▶ _Material provided_
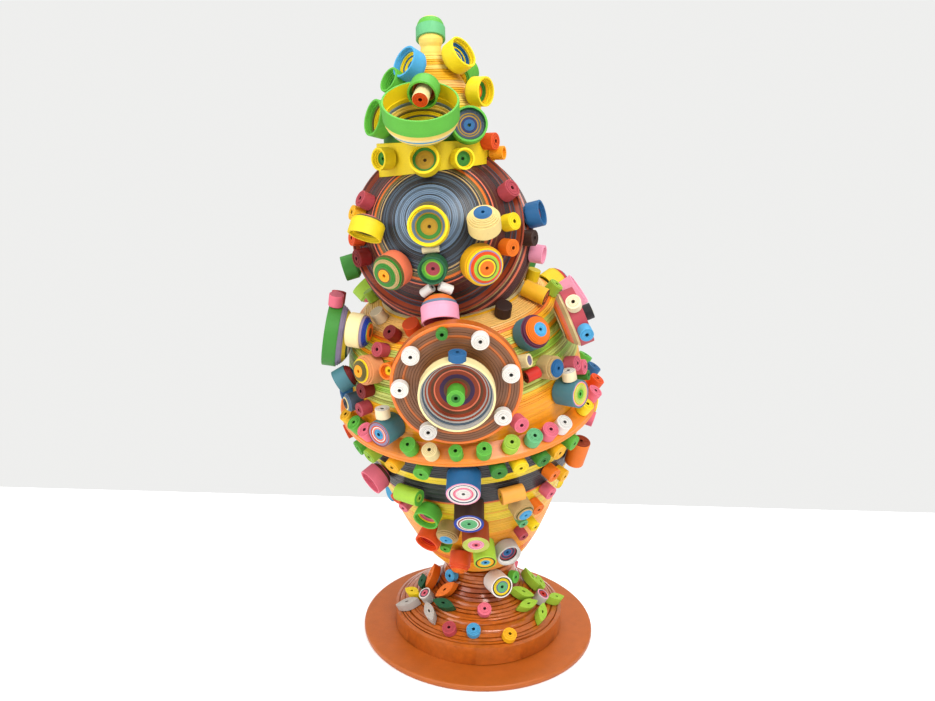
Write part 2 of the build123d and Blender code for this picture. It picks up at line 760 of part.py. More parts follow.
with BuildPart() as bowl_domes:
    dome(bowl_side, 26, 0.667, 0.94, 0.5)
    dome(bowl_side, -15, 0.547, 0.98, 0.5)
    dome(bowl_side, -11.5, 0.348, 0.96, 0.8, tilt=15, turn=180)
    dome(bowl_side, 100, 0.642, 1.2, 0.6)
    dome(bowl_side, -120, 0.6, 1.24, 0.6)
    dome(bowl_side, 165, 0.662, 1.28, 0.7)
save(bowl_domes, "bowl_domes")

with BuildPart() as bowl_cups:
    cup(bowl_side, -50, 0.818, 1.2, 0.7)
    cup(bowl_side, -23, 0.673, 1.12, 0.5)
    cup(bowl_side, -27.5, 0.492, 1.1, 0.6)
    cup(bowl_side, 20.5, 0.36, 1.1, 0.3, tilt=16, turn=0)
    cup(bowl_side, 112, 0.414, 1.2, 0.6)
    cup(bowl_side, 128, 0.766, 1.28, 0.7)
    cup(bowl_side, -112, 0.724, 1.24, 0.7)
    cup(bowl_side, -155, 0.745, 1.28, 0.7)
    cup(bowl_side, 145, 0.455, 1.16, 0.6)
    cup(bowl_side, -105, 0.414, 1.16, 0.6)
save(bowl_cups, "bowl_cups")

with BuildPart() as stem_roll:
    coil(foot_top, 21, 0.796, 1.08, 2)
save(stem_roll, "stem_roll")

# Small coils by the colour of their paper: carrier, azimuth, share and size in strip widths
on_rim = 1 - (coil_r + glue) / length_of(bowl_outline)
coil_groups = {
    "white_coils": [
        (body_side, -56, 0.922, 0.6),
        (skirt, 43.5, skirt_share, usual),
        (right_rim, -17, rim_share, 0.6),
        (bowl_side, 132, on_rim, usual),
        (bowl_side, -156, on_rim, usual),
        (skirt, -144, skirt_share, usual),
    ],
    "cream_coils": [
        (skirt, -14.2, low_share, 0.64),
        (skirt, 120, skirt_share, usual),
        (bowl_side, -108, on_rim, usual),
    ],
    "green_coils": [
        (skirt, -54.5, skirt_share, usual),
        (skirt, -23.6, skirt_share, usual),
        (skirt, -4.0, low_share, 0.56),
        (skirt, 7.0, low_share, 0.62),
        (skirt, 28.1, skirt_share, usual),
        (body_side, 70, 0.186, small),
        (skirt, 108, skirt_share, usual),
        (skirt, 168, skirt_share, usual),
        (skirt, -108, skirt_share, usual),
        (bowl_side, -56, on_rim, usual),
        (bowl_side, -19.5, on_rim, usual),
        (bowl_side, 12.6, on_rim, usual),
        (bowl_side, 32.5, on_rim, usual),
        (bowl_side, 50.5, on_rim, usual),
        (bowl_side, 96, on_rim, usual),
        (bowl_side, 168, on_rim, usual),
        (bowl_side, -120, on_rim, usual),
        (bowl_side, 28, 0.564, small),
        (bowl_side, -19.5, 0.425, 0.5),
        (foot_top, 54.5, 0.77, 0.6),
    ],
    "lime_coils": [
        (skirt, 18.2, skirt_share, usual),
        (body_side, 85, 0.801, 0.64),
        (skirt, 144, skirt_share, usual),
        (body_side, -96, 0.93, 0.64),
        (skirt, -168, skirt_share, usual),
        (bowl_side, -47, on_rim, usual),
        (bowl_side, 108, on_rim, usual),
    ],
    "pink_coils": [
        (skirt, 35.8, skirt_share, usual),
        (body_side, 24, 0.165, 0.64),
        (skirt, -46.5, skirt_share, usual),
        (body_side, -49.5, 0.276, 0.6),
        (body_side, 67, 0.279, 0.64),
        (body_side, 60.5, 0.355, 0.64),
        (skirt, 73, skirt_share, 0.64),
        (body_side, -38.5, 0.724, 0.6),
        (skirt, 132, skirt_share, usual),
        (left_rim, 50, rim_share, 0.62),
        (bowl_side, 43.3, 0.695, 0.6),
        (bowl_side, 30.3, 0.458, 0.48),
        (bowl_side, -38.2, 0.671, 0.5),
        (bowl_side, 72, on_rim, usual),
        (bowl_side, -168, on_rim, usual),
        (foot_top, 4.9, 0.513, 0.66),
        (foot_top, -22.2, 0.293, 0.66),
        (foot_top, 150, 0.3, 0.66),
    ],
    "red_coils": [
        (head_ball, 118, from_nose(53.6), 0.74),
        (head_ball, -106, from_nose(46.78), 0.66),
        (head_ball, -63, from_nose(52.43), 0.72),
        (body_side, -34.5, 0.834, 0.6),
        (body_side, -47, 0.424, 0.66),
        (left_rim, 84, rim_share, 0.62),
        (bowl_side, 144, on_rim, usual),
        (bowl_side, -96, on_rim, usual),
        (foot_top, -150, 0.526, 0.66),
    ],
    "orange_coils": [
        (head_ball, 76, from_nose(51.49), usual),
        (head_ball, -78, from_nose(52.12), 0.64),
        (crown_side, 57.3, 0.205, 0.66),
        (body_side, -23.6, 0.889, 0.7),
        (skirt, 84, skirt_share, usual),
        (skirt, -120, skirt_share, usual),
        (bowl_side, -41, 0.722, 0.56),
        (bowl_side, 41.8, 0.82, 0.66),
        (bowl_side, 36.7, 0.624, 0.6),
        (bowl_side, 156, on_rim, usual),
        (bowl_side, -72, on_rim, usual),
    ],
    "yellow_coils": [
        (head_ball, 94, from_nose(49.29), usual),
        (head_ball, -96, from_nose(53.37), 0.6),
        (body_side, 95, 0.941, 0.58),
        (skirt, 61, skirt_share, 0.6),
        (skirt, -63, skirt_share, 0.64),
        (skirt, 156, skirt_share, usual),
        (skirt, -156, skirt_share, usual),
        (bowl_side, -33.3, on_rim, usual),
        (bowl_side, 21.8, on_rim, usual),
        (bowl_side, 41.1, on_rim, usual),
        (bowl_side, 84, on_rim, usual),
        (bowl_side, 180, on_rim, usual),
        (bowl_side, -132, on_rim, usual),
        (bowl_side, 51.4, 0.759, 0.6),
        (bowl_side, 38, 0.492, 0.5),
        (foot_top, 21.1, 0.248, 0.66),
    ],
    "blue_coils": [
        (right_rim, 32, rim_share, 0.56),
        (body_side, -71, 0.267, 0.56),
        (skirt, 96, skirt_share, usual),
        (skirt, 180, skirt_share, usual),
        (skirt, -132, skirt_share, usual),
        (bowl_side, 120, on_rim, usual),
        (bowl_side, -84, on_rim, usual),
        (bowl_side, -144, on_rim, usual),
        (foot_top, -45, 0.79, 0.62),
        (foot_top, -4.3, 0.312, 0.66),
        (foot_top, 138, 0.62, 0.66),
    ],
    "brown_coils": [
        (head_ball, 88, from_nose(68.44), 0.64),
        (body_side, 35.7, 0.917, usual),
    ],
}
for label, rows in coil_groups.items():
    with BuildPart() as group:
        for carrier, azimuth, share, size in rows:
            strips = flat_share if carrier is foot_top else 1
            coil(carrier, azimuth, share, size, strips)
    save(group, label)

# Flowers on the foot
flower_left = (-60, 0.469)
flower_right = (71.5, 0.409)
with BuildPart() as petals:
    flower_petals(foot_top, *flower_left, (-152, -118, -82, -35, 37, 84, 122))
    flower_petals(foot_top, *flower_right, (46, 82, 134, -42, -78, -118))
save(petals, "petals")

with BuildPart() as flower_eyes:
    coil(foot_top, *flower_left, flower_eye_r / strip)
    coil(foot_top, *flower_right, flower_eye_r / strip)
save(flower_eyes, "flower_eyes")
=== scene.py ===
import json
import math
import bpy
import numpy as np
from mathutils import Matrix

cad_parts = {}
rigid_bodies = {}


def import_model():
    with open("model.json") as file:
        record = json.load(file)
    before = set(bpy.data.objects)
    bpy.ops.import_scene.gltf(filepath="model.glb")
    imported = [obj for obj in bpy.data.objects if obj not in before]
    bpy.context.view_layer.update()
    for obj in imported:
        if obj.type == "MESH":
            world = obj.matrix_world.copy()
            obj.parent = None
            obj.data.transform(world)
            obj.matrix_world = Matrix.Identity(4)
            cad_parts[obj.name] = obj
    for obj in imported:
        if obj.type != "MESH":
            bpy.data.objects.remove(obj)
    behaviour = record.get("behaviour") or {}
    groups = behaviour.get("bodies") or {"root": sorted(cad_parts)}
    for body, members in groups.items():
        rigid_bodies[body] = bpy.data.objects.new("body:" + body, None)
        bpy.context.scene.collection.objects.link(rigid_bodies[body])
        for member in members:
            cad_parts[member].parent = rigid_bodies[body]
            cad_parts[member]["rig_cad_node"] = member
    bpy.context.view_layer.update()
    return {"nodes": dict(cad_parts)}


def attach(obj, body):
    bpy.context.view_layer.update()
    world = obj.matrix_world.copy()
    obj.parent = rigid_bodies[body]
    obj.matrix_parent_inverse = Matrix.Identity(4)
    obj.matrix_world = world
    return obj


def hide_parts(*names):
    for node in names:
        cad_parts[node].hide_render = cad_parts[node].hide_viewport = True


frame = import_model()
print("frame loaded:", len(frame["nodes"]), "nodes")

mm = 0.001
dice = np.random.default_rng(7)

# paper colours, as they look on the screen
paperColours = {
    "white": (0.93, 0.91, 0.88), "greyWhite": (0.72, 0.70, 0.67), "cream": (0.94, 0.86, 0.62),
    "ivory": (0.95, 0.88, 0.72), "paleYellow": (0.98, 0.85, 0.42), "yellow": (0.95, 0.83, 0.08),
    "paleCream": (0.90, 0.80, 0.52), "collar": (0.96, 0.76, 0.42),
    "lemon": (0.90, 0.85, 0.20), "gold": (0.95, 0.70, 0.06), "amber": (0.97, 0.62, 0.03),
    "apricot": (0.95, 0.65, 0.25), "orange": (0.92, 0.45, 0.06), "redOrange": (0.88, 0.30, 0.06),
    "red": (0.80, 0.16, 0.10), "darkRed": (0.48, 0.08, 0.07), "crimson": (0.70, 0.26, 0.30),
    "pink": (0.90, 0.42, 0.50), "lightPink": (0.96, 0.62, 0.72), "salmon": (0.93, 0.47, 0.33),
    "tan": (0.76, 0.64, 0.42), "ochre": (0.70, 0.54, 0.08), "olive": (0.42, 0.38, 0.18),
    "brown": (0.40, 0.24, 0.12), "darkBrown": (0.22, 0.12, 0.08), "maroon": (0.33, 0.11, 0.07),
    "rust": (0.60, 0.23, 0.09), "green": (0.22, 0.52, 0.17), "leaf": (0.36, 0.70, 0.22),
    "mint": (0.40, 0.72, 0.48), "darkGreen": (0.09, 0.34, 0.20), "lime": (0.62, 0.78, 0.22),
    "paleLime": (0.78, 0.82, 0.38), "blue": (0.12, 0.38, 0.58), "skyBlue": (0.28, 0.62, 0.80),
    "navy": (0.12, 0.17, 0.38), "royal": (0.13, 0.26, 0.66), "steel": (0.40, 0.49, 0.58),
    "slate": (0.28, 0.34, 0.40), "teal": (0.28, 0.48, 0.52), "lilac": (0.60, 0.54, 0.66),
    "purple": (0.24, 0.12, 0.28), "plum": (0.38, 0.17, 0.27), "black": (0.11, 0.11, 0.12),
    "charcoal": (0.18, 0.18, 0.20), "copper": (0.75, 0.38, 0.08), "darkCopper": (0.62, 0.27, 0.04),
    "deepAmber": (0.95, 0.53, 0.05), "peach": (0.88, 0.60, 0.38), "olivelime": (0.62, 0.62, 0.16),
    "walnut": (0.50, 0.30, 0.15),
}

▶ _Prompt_
Using the material above, gather every line that includes "before".

▶ _Result of the task_
    before = set(bpy.data.objects)
    imported = [obj for obj in bpy.data.objects if obj not in before]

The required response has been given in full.